Another garden-post!

Jun 11, 2021 00:58


I forgot to take photos of two of the Garden Features : the anchors.  These were discovered on the estuary floor by the previous owner of the house, who was a diving instructor.  I've taken those rather ugly plastic pots away and filled them with pelargoniums now.



the smaller anchor



This big one, much to Pp's delight, is the anchor of the (a) Good Ship Venus.



There seem to be hundreds of ships called Venus, and one of them sank off Milford Haven, and this is a completely unsuggestive bit of it.

Here's the view along the back wall from the Small Anchor. I didn't know what to do with those enclosed beds on the left. Some of them have now voluntarily filled themselves with potatoes (as in, I didn't plant them, they just came up), and I sprinkled wild flower seed on the rest.  The cornflowers and poppies seem to be coming up nicely, though they aren't flowering yet.  The cotoneaster in the foreground is buzzing with bees.



The area where I plonked a sedum carpet on to the bare concrete is absolutely thriving. I was a bit worried that the dogs would cause problems if they peed on it, but it seems to be able to cope with that just as a grass lawn would.  So I've added more :



The new bit is the reddish bit.  If it's like the rest of it, it will green up pretty fast. It's also coming into bloom, little yellow flowers so far mostly. I need to get some more bark to finish the path on the right, and you can just about see the fence to hold the hounds in that is strung between those giant recycled plastic planters next to it. The raised herb bed on the left was already there, and is a bee magnet with loads of thyme and rosemary.

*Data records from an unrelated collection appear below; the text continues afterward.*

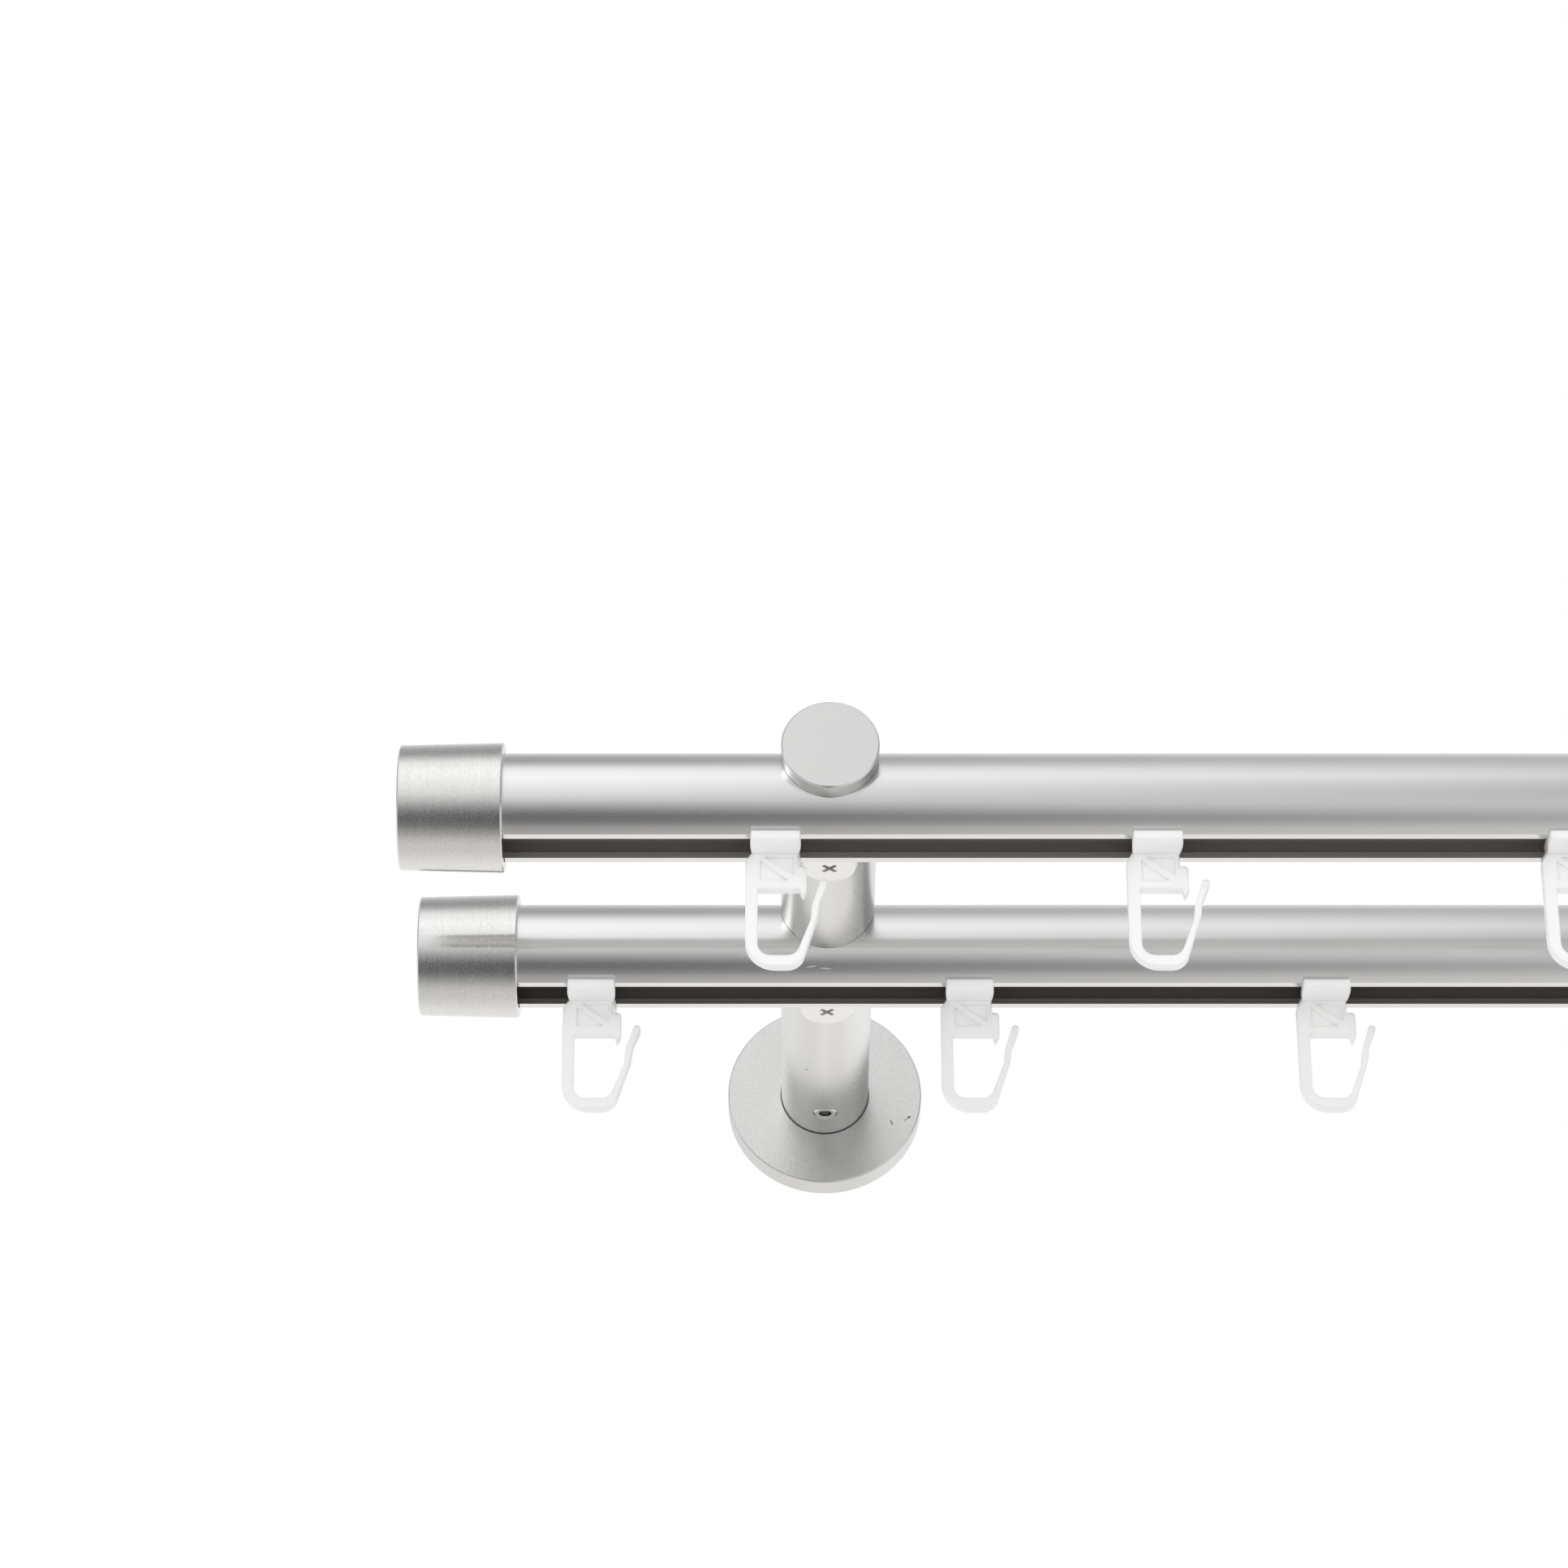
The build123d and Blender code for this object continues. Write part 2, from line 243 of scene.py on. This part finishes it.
def make_radial_lines():
    """Faint lines that run outward on a rosette's face, from noise over the angle around its middle."""
    tree, given, out = new_group(
        "radial lines",
        [("Place", VECTOR, None), ("Lines per turn", FLOAT, 480.0), ("Breaks per metre", FLOAT, 400.0)],
        [("Lines", FLOAT), ("Radius", FLOAT)],
    )
    place = add(tree, "ShaderNodeSeparateXYZ", {0: given["Place"]}).outputs
    across = maths(tree, "SUBTRACT", maths(tree, "ABSOLUTE", place["X"]), BRACKET_PLACE)
    turn = maths(tree, "DIVIDE", maths(tree, "ARCTAN2", place["Z"], across), 2 * math.pi)
    across_squared = maths(tree, "POWER", across, 2.0)
    up_squared = maths(tree, "POWER", place["Z"], 2.0)
    radius = maths(tree, "SQRT", maths(tree, "ADD", across_squared, up_squared))
    around = maths(tree, "MULTIPLY", turn, given["Lines per turn"])
    outward = maths(tree, "MULTIPLY", radius, given["Breaks per metre"])
    spread = add(tree, "ShaderNodeCombineXYZ", {"X": around, "Y": outward})
    lines = add(
        tree,
        "ShaderNodeTexNoise",
        {"Vector": spread.outputs[0], "Scale": 1.0, "Detail": 2.0, "Roughness": 0.6},
    )
    tree.links.new(lines.outputs["Fac"], out["Lines"])
    tree.links.new(radius, out["Radius"])
    return tree


def make_edge_wear_and_highlight():
    """A mask of the outer edges, painted lighter: partly where handling has polished the metal, partly a
    painted highlight.
    """
    tree, given, out = new_group(
        "edge wear and highlight", [("Width", FLOAT, 0.0003), ("Gain", FLOAT, 2.5)], [("Edge", FLOAT)]
    )
    rounded = add(tree, "ShaderNodeBevel", {"Radius": given["Width"]}, samples=6)
    flat = add(tree, "ShaderNodeNewGeometry")
    alike = add(
        tree,
        "ShaderNodeVectorMath",
        {0: rounded.outputs["Normal"], 1: flat.outputs["Normal"]},
        operation="DOT_PRODUCT",
    )
    turned = maths(tree, "SUBTRACT", 1.0, alike.outputs["Value"])
    tree.links.new(maths(tree, "MULTIPLY", turned, given["Gain"], clamp=True), out["Edge"])
    return tree


def make_scratch():
    """A mask of one short mark: a soft-edged oblong at a place, turned in the plane of the surface."""
    tree, given, out = new_group(
        "scratch",
        [
            ("Place", VECTOR, None),
            ("Middle", VECTOR, (0.0, 0.0, 0.0)),
            ("Half size", VECTOR, (0.001, 0.001, 0.001)),
            ("Turn", VECTOR, (0.0, 0.0, 0.0)),
        ],
        [("Mark", FLOAT)],
    )
    offset = add(
        tree, "ShaderNodeVectorMath", {0: given["Place"], 1: given["Middle"]}, operation="SUBTRACT"
    )
    turned = add(
        tree,
        "ShaderNodeVectorRotate",
        {"Vector": offset.outputs[0], "Rotation": given["Turn"]},
        rotation_type="EULER_XYZ",
    )
    scaled = add(
        tree, "ShaderNodeVectorMath", {0: turned.outputs[0], 1: given["Half size"]}, operation="DIVIDE"
    )
    far = add(tree, "ShaderNodeVectorMath", {0: scaled.outputs[0]}, operation="LENGTH")
    tree.links.new(remap(tree, far.outputs["Value"], 1.0, 0.5, smooth=True), out["Mark"])
    return tree


def make_track_mask():
    """A mask of the glider track inside a pole, from the place across the pole."""
    tree, given, out = new_group(
        "track inside", [("Place", VECTOR, None), ("Distance", FLOAT, 0.14)], [("Inside", FLOAT)]
    )
    place = add(tree, "ShaderNodeSeparateXYZ", {0: given["Place"]}).outputs
    off_centre = maths(tree, "ABSOLUTE", maths(tree, "ADD", place["Y"], given["Distance"]))
    between = maths(tree, "LESS_THAN", off_centre, TRACK_HALF_WIDTH)
    above = maths(tree, "GREATER_THAN", place["Z"], POLE_HEIGHT + TRACK_FLOOR)
    below = maths(tree, "LESS_THAN", place["Z"], POLE_HEIGHT + TRACK_TOP)
    upright = maths(tree, "MULTIPLY", above, below)
    tree.links.new(maths(tree, "MULTIPLY", between, upright), out["Inside"])
    return tree


BLASTED_GRAIN = make_blasted_grain()
DRAWN_LINES = make_drawn_lines()
RADIAL_LINES = make_radial_lines()
EDGE_WEAR_AND_HIGHLIGHT = make_edge_wear_and_highlight()
SCRATCH = make_scratch()
TRACK_MASK = make_track_mask()


# Materials

def new_material(name):
    """An empty material with its shader and output; its tree, shader and the place on the object."""
    made = bpy.data.materials.new(name)
    made.use_nodes = True
    tree = made.node_tree
    tree.nodes.clear()
    shader = add(tree, "ShaderNodeBsdfPrincipled")
    output = add(tree, "ShaderNodeOutputMaterial")
    tree.links.new(shader.outputs[0], output.inputs["Surface"])
    place = add(tree, "ShaderNodeTexCoord").outputs["Object"]
    return made, tree, shader, place


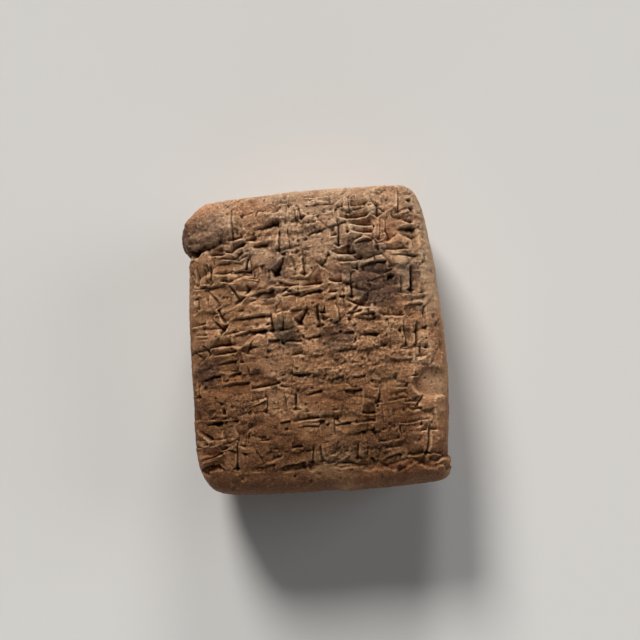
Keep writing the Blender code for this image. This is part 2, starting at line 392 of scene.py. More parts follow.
# Rows of plain strokes as (kind, head, angle, length): stacks of level strokes, uprights side by side,
# level strokes crossed by an upright, and slanting corner strokes. None is a sign.
def strokeRows():
    rng = random.Random(strokes["seed"])
    rows = []

    def level(x, y, length):
        rows.append(("level", (x, y), 180 + rng.uniform(-5, 5), length))

    def upright(x, y, length):
        rows.append(("upright", (x, y), 90 + rng.uniform(-6, 6), length))

    def corner(x, y):
        angle = rng.choice((55, 125)) + rng.uniform(-12, 12)
        rows.append(("corner", (x, y), angle, rng.uniform(2.2, 3.0)))

    height = strokes["pitch"] - strokes["gap"]
    for row in range(strokes["rows"]):
        foot = strokes["firstTop"] - (row + 1) * strokes["pitch"] + 0.7 * strokes["gap"]
        x = strokes["left"] + rng.uniform(0, 1.2)
        while x < strokes["right"] - 2.0:
            kind = rng.choice(("stack", "stack", "uprights", "crossed", "corner"))
            span = min(rng.uniform(2.8, 5.2), strokes["right"] - x)
            if kind == "stack":
                count = rng.randint(2, 3)
                for i in range(count):
                    y = foot + height * (i + 0.15) / count
                    level(x + span, y, span * rng.uniform(0.8, 1.0))
            elif kind == "uprights":
                span = 3.6
                for i in range(2):
                    upright(x + 0.7 + 1.8 * i, foot, height * rng.uniform(0.7, 0.95))
            elif kind == "crossed":
                level(x + span, foot + height * rng.uniform(0.1, 0.6), span)
                upright(x + span * rng.uniform(0.3, 0.7), foot, height * 0.95)
            else:
                span = 3.0
                corner(x + 1.4, foot + height * rng.uniform(0.05, 0.35))
            x += span + rng.uniform(0.5, 1.0)
    return rows


# Fainter strokes between the others, each near the direction of the stroke it lies beside
def companionsOf(rows, seed):
    rng = random.Random(seed)
    found = []
    for kind, (x, y), angle, length in rows:
        if rng.random() > strokes["companions"]:
            continue
        if kind == "level":
            head = (x + rng.uniform(-2.2, 1.2), y + rng.uniform(0.7, 1.4))
            if rng.random() < 0.55:
                found.append(("level", head, angle + rng.uniform(-11, 7), length * rng.uniform(0.4, 1.1)))
        elif kind == "upright":
            head = (x + rng.uniform(0.8, 1.1), y + rng.uniform(-0.2, 1.2))
            found.append(("upright", head, angle + rng.uniform(-4, 4), length * rng.uniform(0.5, 0.8)))
            head = (x + rng.uniform(0.5, 3.0), y + rng.uniform(2.0, 3.4))
            found.append(("level", head, 180 + rng.uniform(-6, 8), rng.uniform(1.6, 3.4)))
        else:
            head = (x + rng.uniform(1.4, 2.6), y + rng.uniform(0.2, 2.2))
            found.append(("corner", head, angle + rng.uniform(-20, 20), length * rng.uniform(0.6, 0.9)))
            head = (x + rng.uniform(1.0, 2.6), y - rng.uniform(0.1, 0.5))
            found.append(("level", head, 180 + rng.uniform(-5, 5), rng.uniform(2.0, 3.4)))
    return found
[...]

Still working on adding the recycled plastic fence posts along the narrow strip of lawn on the right to keep the fence up, and also on planting the rose bushes that I hope will grow through the fence and down those concrete steps (which are not used as steps, and both I and the neighbours on that side are baffled as to *why* they have been made steps and not just left as open bank.  I'm having to hack through the red gravel to make a space for my roses, I hope they will survive the stones if I offer them enough welll-rotted manure to compensate.



And here are three pics of my attempt to get a thyme lawn growing , as a change from the sedum. The blanket thing is sheepswool, which is now almost valueless as a fibre and sold for gardens instead. The chocolaty stuff is coir compost, made from coconut husks, which has the great advantage of coming in sort of giant cubes that you put water on and they puff up.



I also put cardboard, straw, paper, cotton under the sheepswool, to create a mulch as they rot down, and also because the cardboard bin fills up so fast!



I then shoved some pots on top - the plastic ones from that first pic with the anchor, actually. They look better with plants in and toppd with a couple of big red stones to keep the moisture in and the pot from blowing away. And I planted thymes along the inner edge. In theory they should spread out to cover the whole thing and create a no-mow low maintenance lawn mat. In theory.



The positioning of the pots and the bricks is to try to keep it all in place, because I found that even if the sheepswool was sodden, it's light enough that a real storm can lift it up and move it about.  These bricks look like more of the previous owner's diving finds, since many of them have shells stuck to them and they are all round at the corners.  I suspect that removing Heritage Bricks from the sea-bed is now frowned-on, but since I don't know where they came from, I don't feel I can be blamed for not putting them back.